= Problem to work on =
Where a line holds "from", copy it.

= Dataset section =
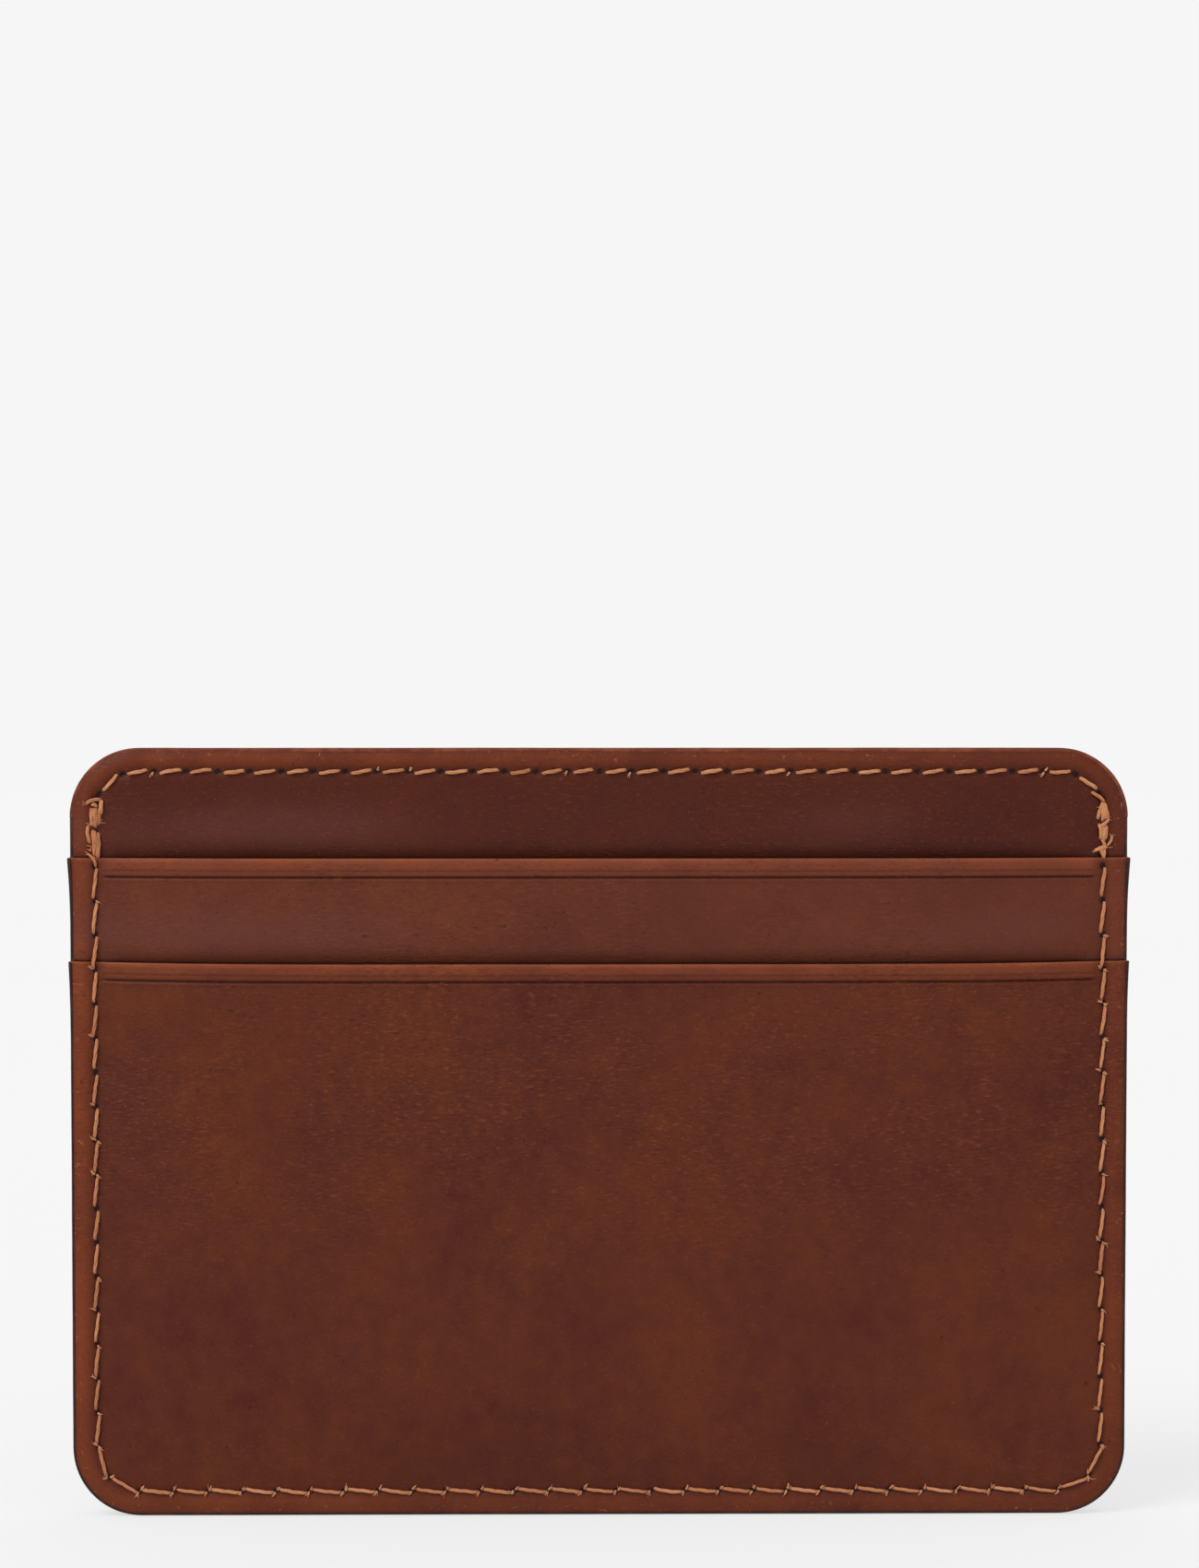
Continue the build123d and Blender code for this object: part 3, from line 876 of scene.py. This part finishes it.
def leather_material():
    """Smooth waxed leather: cloudy colour, short sideways creases, pores and pale pulled edges, with painted
    shade in the seams, holes, creases and slot gaps, and painted highlights and sheen near the slot lips.
    """
    n = Nodes("leather")
    clouds = n.noise(0.028, 3, 0.5, 0.5)
    patches = n.noise(0.1, 4, 0.55, 0.3, (1, 1, 0.75))
    mottle = n.noise(0.5, 4, 0.6)
    tone = n.math("ADD", n.math("MULTIPLY", clouds, 0.36), n.math("MULTIPLY", patches, 0.34))
    tone = n.math("ADD", tone, n.math("MULTIPLY", mottle, 0.3))
    colour = n.colours(
        tone,
        (0.39, srgb(72, 27, 17)),
        (0.47, srgb(78, 32, 18)),
        (0.54, srgb(84, 36, 17)),
        (0.64, srgb(92, 41, 17)),
    )
    height = n.new("ShaderNodeSeparateXYZ")
    n.put(height.inputs[0], n.scaled(1, 1, 1))
    layer = n.mark("tone")
    colour = n.mix(n.ramp(layer, 0.0, -1.0, 0.0, 0.6), colour, srgb(60, 18, 10))
    colour = n.mix(n.ramp(layer, 0.0, 1.0, 0.0, 0.3), colour, srgb(104, 54, 38))
    edge = n.mark("edge")
    # Painted light: the pale margin is made stronger on the left, where the key light falls, and weaker
    # towards the bottom, which lies in shade.
    side = n.ramp(height.outputs["X"], -WIDTH / 2, WIDTH / 2, 1.0, 0.45)
    side = n.math("MULTIPLY", side, n.ramp(height.outputs["Z"], 1.0, 8.0, 0.55, 1.0))
    margin = n.math("MULTIPLY", n.ramp(edge, 0.05, 0.8), n.ramp(patches, 0.35, 0.6, 0.35, 0.65))
    colour = n.mix(n.math("MULTIPLY", margin, side), colour, srgb(122, 56, 27))
    # Painted sheen: a greyish reflection above each slot mouth, broken up by the clouds.
    rubbing_and_sheen = n.math("MULTIPLY", n.mark("painted_sheen"), n.ramp(clouds, 0.42, 0.56, 0.0, 0.48))
    colour = n.mix(rubbing_and_sheen, colour, srgb(92, 50, 44))
    # Painted highlight along each slot lip, in patches.
    patchy = n.ramp(n.noise(0.7, 3, 0.5, 0.0, (0.3, 1, 1)), 0.3, 0.7, 0.6, 1.0)
    lip_highlight = n.math("MULTIPLY", n.mark("lip_highlight"), patchy)
    colour = n.mix(lip_highlight, colour, srgb(144, 73, 45))
    # Painted shade in the crease lines and where the leather rolls into the edge paint.
    colour = n.mix(n.math("MULTIPLY", n.mark("groove"), 0.8), colour, srgb(46, 13, 8))
    # Painted shade along the stitch channels.
    colour = n.mix(n.math("MULTIPLY", n.mark("channel"), 0.35), colour, srgb(56, 17, 10))
    # Painted shade: the needle holes nearly black, as their insides lie in shadow.
    colour = n.mix(n.ramp(n.mark("hole"), 0.2, 0.7, 0.0, 0.95), colour, srgb(20, 5, 4))
    busy = n.ramp(height.outputs["Z"], 18.0, 38.0, 0.25, 1.0)
    busy = n.math("MULTIPLY", busy, n.ramp(layer, -0.1, 0.1, 0.45, 1.0))
    busy = n.math("MULTIPLY", busy, n.ramp(layer, 0.1, 0.9, 1.0, 0.5))
    busy = n.math("MULTIPLY", busy, n.ramp(n.noise(0.08, 3), 0.38, 0.6, 0.35, 1.0))
    dashes = n.noise(1.0, 2, 0.55, 0.3, (1.5, 1, 5.2))
    # The dark dashes darken the creases, partly their own colour and partly painted shade; the light dashes
    # are painted highlights on their ridges.
    low = n.math("MULTIPLY", n.ramp(dashes, 0.44, 0.3), busy)
    high = n.math("MULTIPLY", n.ramp(dashes, 0.57, 0.7), busy)
    colour = n.mix(n.math("MULTIPLY", low, 0.6), colour, srgb(48, 15, 10))
    colour = n.mix(n.math("MULTIPLY", high, 0.5), colour, srgb(124, 64, 42))
    fine = n.noise(4.2, 3, 0.6, 0.0, (1, 1, 1.2))
    colour = n.mix(n.ramp(fine, 0.6, 0.76, 0.0, 0.35), colour, srgb(128, 68, 46))
    colour = n.mix(n.ramp(fine, 0.42, 0.26, 0.0, 0.45), colour, srgb(44, 14, 10))
    speck = n.noise(1.3, 2, 0.5)
    colour = n.mix(n.ramp(speck, 0.72, 0.77, 0.0, 0.5), colour, srgb(42, 12, 9))
    scuff = n.ramp(n.noise(1.6, 4, 0.7, 0.8), 0.6, 0.7)
    worn = n.math("MULTIPLY", scuff, n.ramp(edge, 0.5, 0.95, 0.0, 0.45))
    colour = n.mix(worn, colour, srgb(170, 106, 80))
    # Painted shade in the gap above each slot mouth.
    colour = n.mix(n.mark("slit_shade"), colour, srgb(34, 13, 9))
    relief = n.math("MULTIPLY", n.ramp(dashes, 0.25, 0.75), busy)
    normal = n.bump(fine, 0.4, 0.03)
    normal = n.bump(mottle, 0.35, 0.09, normal)
    normal = n.bump(relief, 0.6, 0.07, normal)
    rough = n.ramp(n.noise(0.6, 4, 0.6), 0.3, 0.7, 0.36, 0.5)
    return n.finish(colour, rough, normal, Specular_IOR_Level=0.12)


def paint_material():
    """Edge paint, slightly uneven and worn by rubbing. It is dark on the sewn edge and brown on the open
    top.
    """
    n = Nodes("edge_paint")
    # The paint's own uneven, worn patches; no sheen is painted here.
    rubbing_and_sheen = n.ramp(n.noise(0.5, 4, 0.6), 0.4, 0.7)
    height = n.new("ShaderNodeSeparateXYZ")
    n.put(height.inputs[0], n.scaled(1, 1, 1))
    top = n.ramp(height.outputs["Z"], MOUTH["upper_pocket"], STRAIGHT_TOP + 3)
    sewn = n.mix(rubbing_and_sheen, srgb(36, 13, 8), srgb(60, 25, 16))
    burnished = n.mix(rubbing_and_sheen, srgb(96, 42, 25), srgb(124, 62, 42))
    normal = n.bump(n.noise(2.2, 3, 0.6), 0.35, 0.05)
    rough = n.ramp(n.noise(1.0, 3), 0.3, 0.7, 0.36, 0.52)
    return n.finish(n.mix(top, sewn, burnished), rough, normal, Specular_IOR_Level=0.2)


def thread_material():
    """Tan twisted thread with fibres."""
    n = Nodes("thread")
    shade = n.mark("shade")
    colour = n.colours(
        shade,
        (0.15, srgb(158, 100, 66)),
        (0.5, srgb(178, 117, 79)),
        (0.85, srgb(196, 137, 97)),
    )
    fibre = n.noise(9.0, 3, 0.7)
    colour = n.mix(n.ramp(fibre, 0.45, 0.7, 0.0, 0.4), colour, srgb(136, 76, 46))
    normal = n.bump(fibre, 0.5, 0.03)
    rough = n.ramp(fibre, 0.3, 0.7, 0.7, 0.9)
    return n.finish(colour, rough, normal, Specular_IOR_Level=0.12, Sheen_Weight=0.1, Sheen_Roughness=0.5)


def lining_material():
    """Fine plain-woven lining."""
    n = Nodes("lining")
    warp = n.new("ShaderNodeTexWave", wave_type="BANDS", bands_direction="X", wave_profile="SIN")
    weft = n.new("ShaderNodeTexWave", wave_type="BANDS", bands_direction="Z", wave_profile="SIN")
    for wave in (warp, weft):
        n.put(wave.inputs["Vector"], n.scaled(1, 1, 1))
        wave.inputs["Scale"].default_value = 1.1
        wave.inputs["Distortion"].default_value = 0.15
    weave = n.math("MAXIMUM", warp.outputs["Fac"], weft.outputs["Fac"])
    colour = n.mix(n.ramp(weave, 0.3, 0.9), srgb(40, 22, 15), srgb(74, 46, 32))
    colour = n.mix(n.math("MULTIPLY", n.noise(0.2, 3), 0.25), colour, srgb(54, 32, 24))
    normal = n.bump(weave, 0.6, 0.05)
    return n.finish(colour, 0.85, normal, Specular_IOR_Level=0.1, Sheen_Weight=0.1)


def floor_material():
    """Plain pale paper."""
    n = Nodes("floor")
    tone = n.mix(n.noise(0.004, 3), (0.195, 0.195, 0.195, 1), (0.205, 0.205, 0.205, 1))
    n.shader.inputs["Emission Color"].default_value = (1, 1, 1, 1)
    return n.finish(tone, 0.9, None, Specular_IOR_Level=0.0, Emission_Strength=FLOOR_GLOW)


# ---------------------------------------------------------------- camera and studio

PITCH_DOWN = math.radians(3.2)
AZIMUTH = math.radians(-0.8)
DISTANCE = 0.42
AIM_ABOVE = 0.018
FRAME_HEIGHT = 0.1478
SENSOR = 36.0
SHIFT_UP = 0.1005
SHIFT_SIDE = 0.0
KEY_WAY = (-0.62, -0.66, 0.92)
KEY_STRENGTH = 1.7
KEY_ANGLE = math.radians(30)
WORLD = 0.922
FLOOR_GLOW = 0.665


def aim(obj, place, target):
    """Puts an object at a place, looking at a target."""
    obj.location = place
    obj.rotation_euler = (Vector(target) - Vector(place)).to_track_quat("-Z", "Y").to_euler()


def make_camera():
    target = Vector((0, 0, HEIGHT * MM / 2 + AIM_ABOVE))
    camera = bpy.data.objects.new("camera", bpy.data.cameras.new("camera"))
    camera.data.sensor_width = SENSOR
    camera.data.lens = SENSOR * DISTANCE / FRAME_HEIGHT
    camera.data.shift_x, camera.data.shift_y = SHIFT_SIDE, SHIFT_UP
    camera.data.clip_start = 0.01
    level = math.cos(PITCH_DOWN)
    back = Vector((level * math.sin(AZIMUTH), -level * math.cos(AZIMUTH), math.sin(PITCH_DOWN)))
    aim(camera, target + back * DISTANCE, target)
    SCENE.collection.objects.link(camera)
    SCENE.camera = camera


def make_studio():
    """A pale floor that runs on into a pale world, with a soft key from the upper left."""
    world = bpy.data.worlds.new("studio")
    SCENE.world = world
    world.use_nodes = True
    back = world.node_tree.nodes["Background"]
    back.inputs["Color"].default_value = (WORLD, WORLD, WORLD, 1)
    back.inputs["Strength"].default_value = 1.0
    radius, steps = 3.0, 96
    rings = [0.0, 0.3, 1.0, radius]
    points = [(0, 0, 0)] + [
        (r * math.cos(2 * math.pi * i / steps), r * math.sin(2 * math.pi * i / steps), 0)
        for r in rings[1:]
        for i in range(steps)
    ]
    turns = [(i, (i + 1) % steps) for i in range(steps)]
    inner = [[0, 1 + i, 1 + j] for i, j in turns]
    outer = [
        [near + i, near + steps + i, near + steps + j, near + j]
        for near in range(1, 1 + (len(rings) - 2) * steps, steps)
        for i, j in turns
    ]
    floor = mesh_object("floor", np.array(points) / MM, [np.array(inner), np.array(outer)], floor_material())
    lamp = bpy.data.lights.new("key", "SUN")
    lamp.energy = KEY_STRENGTH
    lamp.angle = KEY_ANGLE
    key = bpy.data.objects.new("key", lamp)
    aim(key, KEY_WAY, (0, 0, 0))
    SCENE.collection.objects.link(key)
    SCENE.view_settings.view_transform = "Standard"


# ---------------------------------------------------------------- the card holder

make_camera()
make_studio()
LEATHER, PAINT, YARN, CLOTH = leather_material(), paint_material(), thread_material(), lining_material()

# Columns and rows of the sheets, close together at the seams, the edges and the mouths.
NEAR_SEAM, NEAR_EDGE = WIDTH / 2 - 3.9, WIDTH / 2 - 0.8
LIP = 2.2
_half = spans((0, NEAR_SEAM, 0.31), (NEAR_SEAM, NEAR_EDGE, 0.19), (NEAR_EDGE, WIDTH / 2, 0.1))
COLUMNS = np.array([-v for v in _half[:0:-1]] + _half) / (WIDTH / 2)
COARSE_COLUMNS = odd(np.linspace(-1, 1, 121))


def corner_rows(count):
    """Heights round the bottom corners, close together where the outline is flat."""
    r = RADIUS - COAT
    return [COAT + r * (1 - math.cos(math.pi / 2 * i / count)) for i in range(count + 1)]


def top_rows(count):
    """The same round the top corners."""
    return [HEIGHT - z for z in corner_rows(count)[::-1]]


ROWS = {
    "lower_pocket": odd(
        corner_rows(30)[:-1]
        + spans(
            (RADIUS, MOUTH["lower_pocket"] - LIP, 0.29),
            (MOUTH["lower_pocket"] - LIP, MOUTH["lower_pocket"], 0.07),
        )
    ),
    "upper_pocket": odd(
        corner_rows(14)[:-1]
        + spans(
            (RADIUS, MOUTH["lower_pocket"] - 1, 1.5),
            (MOUTH["lower_pocket"] - 1, MOUTH["lower_pocket"] + 1.2, 0.1),
            (MOUTH["lower_pocket"] + 1.2, MOUTH["upper_pocket"] - LIP, 0.25),
            (MOUTH["upper_pocket"] - LIP, MOUTH["upper_pocket"], 0.07),
        )
    ),
    "panel": odd(
        corner_rows(14)[:-1]
        + spans(
            (RADIUS, MOUTH["upper_pocket"] - 1, 1.5),
            (MOUTH["upper_pocket"] - 1, MOUTH["upper_pocket"] + 1.2, 0.1),
            (MOUTH["upper_pocket"] + 1.2, STRAIGHT_TOP, 0.24),
        )
        + top_rows(34)[1:]
    ),
    "lining": odd(corner_rows(10)[:-1] + spans((RADIUS, STRAIGHT_TOP, 1.2)) + top_rows(12)[1:]),
}
SEAMS_IN = {
    "lining": [],
    "panel": [TOP_SEAM, *TACK_LINES.values()],
    "upper_pocket": [PERIMETER],
    "lower_pocket": [PERIMETER],
}

for number, side in enumerate(("front", "back")):
    for sheet in SHEETS:
        columns = COARSE_COLUMNS if sheet == "lining" else COLUMNS
        cloth = CLOTH if sheet == "lining" else LEATHER
        waves = unevenness(sheet, 10 * number)
        piece = sheet_object(side, sheet, ROWS[sheet], columns, cloth, SEAMS_IN[sheet], waves)
        add_piece(piece, "lining" if sheet == "lining" else "leather", f"{side}_{sheet}")
    sewn = (
        ("perimeter", PERIMETER, stepped_depth, 0.78, 0.84, 0.17, lambda p: 0.95 if p[1] < RADIUS else 0.45),
        ("top", TOP_SEAM, panel_depth, 0.85, 0.64, -0.15, lambda p: 0.06),
        ("slot_floor", FLOOR_SEAM, floor_depth, 0.78, 0.84, 0.1, lambda p: 0.0),
    )
    for index, (label, seam, depth_at, *habits) in enumerate(sewn):
        seed = 50 + 10 * number + index
        piece = sewn_object(f"{side}_{label}_thread", side, seam, depth_at, YARN, seed, *habits)
        add_piece(piece, "thread", f"{side}_{label}_seam")
    piece = paint_object(f"{side}_top_edge_paint", top_edge_path(side), PAINT, 80 + number)
    add_piece(piece, "edge_coat", f"{side}_top_edge_coat")

for index, label in enumerate(("left", "right")):
    add_piece(backtack_object(label, YARN, 90 + index), "thread", f"{label}_backtack")
piece = paint_object("perimeter_edge_paint", perimeter_path(), PAINT, 100)
add_piece(piece, "edge_coat", "left_edge_coat", "right_edge_coat", "bottom_edge_coat")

= Exercise solution =
Continue the build123d and Blender code for this object: part 3, from line 876 of scene.py. This part finishes it.
    """A pale floor that runs on into a pale world, with a soft key from the upper left."""